FIG. 3 of the present application shows a layout perspective similar to that shown in FIG. 3 of the '206 Patent. FIG. 3 of the present application discloses a gas turbine G that discharges hot exhaust gases into an “HRSG”, which extracts heat from the gases to produce steam to power a steam turbine S. The gas turbine G and steam turbine S power the generators E that are capable of producing electrical energy. The steam turbine S discharges steam at a low temperature and pressure into a condenser CN, where it is condensed into liquid water. The condenser CN is in flow connection with a condensate pump CP that directs the water back to the HRSG as feedwater. That water can pass through an external water-to-water heat exchanger EWTWEX that is located outside of the casing CS, and thus is external to the internal exhaust gas flow path through the HRSG duct.

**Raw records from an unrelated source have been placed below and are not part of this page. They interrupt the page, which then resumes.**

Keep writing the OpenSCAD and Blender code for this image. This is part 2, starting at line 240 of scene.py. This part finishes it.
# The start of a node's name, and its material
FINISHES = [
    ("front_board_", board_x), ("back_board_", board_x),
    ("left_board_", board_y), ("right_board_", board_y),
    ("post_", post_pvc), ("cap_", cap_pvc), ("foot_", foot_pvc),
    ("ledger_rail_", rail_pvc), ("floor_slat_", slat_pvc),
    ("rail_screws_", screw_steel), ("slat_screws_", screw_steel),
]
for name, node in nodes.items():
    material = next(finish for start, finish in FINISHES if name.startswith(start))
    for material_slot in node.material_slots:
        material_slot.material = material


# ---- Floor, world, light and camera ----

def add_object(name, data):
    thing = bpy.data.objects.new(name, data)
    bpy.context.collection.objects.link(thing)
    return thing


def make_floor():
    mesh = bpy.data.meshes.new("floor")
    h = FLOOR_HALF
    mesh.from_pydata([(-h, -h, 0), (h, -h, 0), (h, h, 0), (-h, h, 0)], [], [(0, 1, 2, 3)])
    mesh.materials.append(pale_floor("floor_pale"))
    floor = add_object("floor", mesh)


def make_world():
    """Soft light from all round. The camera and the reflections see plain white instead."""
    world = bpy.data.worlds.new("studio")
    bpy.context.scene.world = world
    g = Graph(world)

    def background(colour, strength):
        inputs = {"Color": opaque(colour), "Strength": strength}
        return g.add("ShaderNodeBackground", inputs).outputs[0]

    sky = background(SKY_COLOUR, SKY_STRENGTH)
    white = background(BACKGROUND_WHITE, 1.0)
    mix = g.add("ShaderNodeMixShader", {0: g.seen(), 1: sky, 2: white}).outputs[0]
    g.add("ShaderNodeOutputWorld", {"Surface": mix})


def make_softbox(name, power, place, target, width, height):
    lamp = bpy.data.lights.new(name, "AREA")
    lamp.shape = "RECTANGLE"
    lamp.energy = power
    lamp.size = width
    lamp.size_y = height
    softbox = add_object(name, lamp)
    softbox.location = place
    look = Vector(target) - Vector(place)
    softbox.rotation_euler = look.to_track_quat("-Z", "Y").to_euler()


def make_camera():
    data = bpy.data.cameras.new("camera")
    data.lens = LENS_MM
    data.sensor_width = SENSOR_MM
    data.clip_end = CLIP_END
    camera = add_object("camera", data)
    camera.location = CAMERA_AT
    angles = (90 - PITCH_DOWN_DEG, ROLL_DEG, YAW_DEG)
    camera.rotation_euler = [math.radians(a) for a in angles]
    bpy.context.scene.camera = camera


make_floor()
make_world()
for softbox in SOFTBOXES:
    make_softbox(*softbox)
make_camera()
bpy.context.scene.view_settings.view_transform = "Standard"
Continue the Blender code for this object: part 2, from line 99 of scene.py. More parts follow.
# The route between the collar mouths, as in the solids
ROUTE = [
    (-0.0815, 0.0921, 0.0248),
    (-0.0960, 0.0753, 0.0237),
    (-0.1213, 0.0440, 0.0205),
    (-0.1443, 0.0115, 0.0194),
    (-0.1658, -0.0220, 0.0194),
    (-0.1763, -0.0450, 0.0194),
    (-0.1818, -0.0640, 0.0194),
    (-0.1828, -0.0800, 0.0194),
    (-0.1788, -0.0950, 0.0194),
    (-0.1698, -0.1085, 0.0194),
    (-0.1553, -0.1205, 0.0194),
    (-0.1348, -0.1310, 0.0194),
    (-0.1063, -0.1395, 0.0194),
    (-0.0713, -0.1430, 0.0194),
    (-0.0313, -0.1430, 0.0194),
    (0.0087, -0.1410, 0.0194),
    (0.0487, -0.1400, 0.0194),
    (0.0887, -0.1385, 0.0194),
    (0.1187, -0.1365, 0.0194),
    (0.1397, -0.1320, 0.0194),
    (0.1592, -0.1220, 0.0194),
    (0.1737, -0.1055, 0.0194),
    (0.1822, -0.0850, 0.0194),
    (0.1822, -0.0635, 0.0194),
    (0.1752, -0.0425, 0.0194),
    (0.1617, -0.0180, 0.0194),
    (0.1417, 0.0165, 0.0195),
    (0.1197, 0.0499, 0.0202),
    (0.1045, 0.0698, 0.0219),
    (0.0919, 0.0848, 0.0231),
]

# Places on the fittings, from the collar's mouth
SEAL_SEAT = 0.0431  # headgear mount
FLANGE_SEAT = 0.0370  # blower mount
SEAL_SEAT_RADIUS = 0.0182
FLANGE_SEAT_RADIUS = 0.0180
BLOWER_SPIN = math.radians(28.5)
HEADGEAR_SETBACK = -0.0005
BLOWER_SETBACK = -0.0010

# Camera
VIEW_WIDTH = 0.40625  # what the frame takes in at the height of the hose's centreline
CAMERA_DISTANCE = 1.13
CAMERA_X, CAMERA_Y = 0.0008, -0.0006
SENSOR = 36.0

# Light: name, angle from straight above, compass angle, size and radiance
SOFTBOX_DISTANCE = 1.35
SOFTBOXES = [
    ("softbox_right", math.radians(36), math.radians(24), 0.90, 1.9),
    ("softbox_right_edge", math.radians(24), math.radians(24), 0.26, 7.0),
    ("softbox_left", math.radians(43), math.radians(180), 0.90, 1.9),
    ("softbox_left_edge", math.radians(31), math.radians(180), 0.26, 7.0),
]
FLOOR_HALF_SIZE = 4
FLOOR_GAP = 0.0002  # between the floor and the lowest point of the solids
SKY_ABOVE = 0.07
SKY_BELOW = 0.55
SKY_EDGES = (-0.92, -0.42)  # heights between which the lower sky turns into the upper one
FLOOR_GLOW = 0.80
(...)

The HRSG has a casing CS within which are heat exchangers. Hot gases, such as discharged from a gas turbine, enter the casing CS and pass through a duct having an inlet IN and an outlet OT. During such process, that gas passes through heat exchangers.
The casing CS of the HRSG generally will have a floor F, a roof R, and sidewalls that extend upwardly from the floor F to the roof R. The heat exchangers are positioned within the casing CS. The floor F and roof R extend between the sidewalls so that the floor F, sidewalls and roof R help to form the internal duct of the casing CS of the HRSG, through which the exhaust gas passes.

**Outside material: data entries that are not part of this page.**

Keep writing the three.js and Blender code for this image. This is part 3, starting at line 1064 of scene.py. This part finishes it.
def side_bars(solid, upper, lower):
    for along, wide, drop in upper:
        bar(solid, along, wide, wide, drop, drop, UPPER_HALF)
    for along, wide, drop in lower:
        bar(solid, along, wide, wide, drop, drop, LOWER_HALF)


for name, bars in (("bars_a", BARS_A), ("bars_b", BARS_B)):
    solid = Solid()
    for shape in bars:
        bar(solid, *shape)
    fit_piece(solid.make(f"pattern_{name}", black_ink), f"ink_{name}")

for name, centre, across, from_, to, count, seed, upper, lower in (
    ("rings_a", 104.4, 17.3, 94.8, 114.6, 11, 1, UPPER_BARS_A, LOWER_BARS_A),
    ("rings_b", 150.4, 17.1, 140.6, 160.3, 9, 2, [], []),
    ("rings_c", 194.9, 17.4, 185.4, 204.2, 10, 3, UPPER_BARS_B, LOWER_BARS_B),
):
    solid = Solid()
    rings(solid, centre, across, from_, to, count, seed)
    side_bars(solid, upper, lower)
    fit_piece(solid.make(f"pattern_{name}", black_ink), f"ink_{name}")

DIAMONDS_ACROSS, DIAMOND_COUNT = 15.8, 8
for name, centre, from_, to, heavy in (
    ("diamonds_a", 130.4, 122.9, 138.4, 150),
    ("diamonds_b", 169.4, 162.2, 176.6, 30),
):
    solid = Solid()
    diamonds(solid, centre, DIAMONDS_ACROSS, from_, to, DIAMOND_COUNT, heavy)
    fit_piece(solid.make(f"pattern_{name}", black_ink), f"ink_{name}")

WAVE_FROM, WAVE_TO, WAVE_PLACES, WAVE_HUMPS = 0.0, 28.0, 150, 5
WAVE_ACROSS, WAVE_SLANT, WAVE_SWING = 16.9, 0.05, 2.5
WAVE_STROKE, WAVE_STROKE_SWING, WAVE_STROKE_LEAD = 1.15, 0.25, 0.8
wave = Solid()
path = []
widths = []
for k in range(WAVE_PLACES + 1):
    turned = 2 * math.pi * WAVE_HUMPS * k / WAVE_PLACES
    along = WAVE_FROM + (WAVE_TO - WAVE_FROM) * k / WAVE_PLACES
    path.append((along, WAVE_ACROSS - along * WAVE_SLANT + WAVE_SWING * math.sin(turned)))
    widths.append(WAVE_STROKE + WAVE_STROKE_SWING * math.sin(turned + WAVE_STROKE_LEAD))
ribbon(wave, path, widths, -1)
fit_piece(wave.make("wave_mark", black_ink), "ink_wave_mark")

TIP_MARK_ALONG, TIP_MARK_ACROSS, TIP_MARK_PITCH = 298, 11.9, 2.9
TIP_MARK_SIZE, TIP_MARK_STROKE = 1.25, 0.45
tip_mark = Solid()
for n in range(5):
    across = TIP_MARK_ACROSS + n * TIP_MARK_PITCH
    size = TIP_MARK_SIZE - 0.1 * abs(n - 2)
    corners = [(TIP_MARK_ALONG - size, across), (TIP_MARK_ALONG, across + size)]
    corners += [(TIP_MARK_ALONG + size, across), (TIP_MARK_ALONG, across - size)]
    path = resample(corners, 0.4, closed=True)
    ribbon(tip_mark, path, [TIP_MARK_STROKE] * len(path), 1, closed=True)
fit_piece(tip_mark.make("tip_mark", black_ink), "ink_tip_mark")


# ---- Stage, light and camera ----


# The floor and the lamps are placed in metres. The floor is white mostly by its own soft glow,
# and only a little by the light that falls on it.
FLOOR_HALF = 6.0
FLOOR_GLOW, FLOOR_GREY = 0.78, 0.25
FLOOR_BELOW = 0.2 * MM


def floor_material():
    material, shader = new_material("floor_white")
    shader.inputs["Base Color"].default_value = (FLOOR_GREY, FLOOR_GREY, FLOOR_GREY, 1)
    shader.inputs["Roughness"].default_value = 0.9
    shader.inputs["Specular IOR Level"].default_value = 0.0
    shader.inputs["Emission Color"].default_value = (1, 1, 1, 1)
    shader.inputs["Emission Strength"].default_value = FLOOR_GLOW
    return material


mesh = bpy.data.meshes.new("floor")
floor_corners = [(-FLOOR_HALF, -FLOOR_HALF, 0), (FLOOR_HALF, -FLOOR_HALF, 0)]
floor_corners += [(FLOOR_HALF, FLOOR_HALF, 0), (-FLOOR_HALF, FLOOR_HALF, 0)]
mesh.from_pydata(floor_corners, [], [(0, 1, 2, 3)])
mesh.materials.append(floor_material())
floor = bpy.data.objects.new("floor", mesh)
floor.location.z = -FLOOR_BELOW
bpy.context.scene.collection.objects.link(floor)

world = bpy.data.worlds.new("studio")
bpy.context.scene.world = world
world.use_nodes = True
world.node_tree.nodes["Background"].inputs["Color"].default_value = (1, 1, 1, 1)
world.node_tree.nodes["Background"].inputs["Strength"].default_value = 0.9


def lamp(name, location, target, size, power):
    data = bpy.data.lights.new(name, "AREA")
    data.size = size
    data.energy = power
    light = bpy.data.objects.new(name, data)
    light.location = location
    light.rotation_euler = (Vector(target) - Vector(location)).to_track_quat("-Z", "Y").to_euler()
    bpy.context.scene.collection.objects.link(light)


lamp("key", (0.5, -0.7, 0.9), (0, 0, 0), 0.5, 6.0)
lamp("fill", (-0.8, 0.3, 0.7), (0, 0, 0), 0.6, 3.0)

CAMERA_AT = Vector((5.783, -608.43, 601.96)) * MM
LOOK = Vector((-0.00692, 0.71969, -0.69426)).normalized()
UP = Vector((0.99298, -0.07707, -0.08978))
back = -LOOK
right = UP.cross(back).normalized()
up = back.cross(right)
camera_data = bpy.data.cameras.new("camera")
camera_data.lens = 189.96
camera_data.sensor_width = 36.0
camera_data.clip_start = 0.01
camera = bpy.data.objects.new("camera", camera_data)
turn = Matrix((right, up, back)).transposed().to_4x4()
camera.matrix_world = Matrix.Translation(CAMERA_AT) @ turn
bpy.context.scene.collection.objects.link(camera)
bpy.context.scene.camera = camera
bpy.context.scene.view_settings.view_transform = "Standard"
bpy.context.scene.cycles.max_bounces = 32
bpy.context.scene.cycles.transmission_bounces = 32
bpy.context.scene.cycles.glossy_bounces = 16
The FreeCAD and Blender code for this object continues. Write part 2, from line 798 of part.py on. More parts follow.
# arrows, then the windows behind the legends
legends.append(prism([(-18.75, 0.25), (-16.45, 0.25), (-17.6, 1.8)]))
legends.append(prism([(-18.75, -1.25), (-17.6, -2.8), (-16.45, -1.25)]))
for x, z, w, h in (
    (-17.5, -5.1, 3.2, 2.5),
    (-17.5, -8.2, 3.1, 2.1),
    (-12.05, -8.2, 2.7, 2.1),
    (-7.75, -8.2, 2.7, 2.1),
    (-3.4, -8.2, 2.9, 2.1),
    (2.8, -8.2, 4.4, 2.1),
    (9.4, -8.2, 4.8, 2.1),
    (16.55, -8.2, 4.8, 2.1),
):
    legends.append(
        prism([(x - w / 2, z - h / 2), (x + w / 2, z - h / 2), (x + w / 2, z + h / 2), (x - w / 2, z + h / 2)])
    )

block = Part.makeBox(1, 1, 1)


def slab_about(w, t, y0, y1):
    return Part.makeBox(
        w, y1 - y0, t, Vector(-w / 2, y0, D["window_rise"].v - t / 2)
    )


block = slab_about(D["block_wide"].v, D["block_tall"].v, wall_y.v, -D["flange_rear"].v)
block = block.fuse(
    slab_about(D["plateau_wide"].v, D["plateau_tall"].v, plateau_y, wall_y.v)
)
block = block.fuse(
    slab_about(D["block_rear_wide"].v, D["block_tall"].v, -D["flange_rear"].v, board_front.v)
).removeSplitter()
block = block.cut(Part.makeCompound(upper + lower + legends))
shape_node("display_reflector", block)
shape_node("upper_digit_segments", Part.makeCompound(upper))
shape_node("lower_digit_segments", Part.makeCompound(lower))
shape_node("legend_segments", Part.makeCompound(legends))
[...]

Generally, the heat exchangers comprise coils that have a multitude of tubes that usually are oriented vertically and arranged one after the other transversely across the interior of the casing CS. The coils are also arranged in rows located one after the other in the direction of the hot gas flow depicted by the arrows in FIGS. 3 and 4 of the present application. The tubes contain water in whatever phase its coils are designed to accommodate. The length of the tubes can be as great as 80’ tall.
Corresponding reference numerals indicate corresponding parts throughout the several figures of the drawings.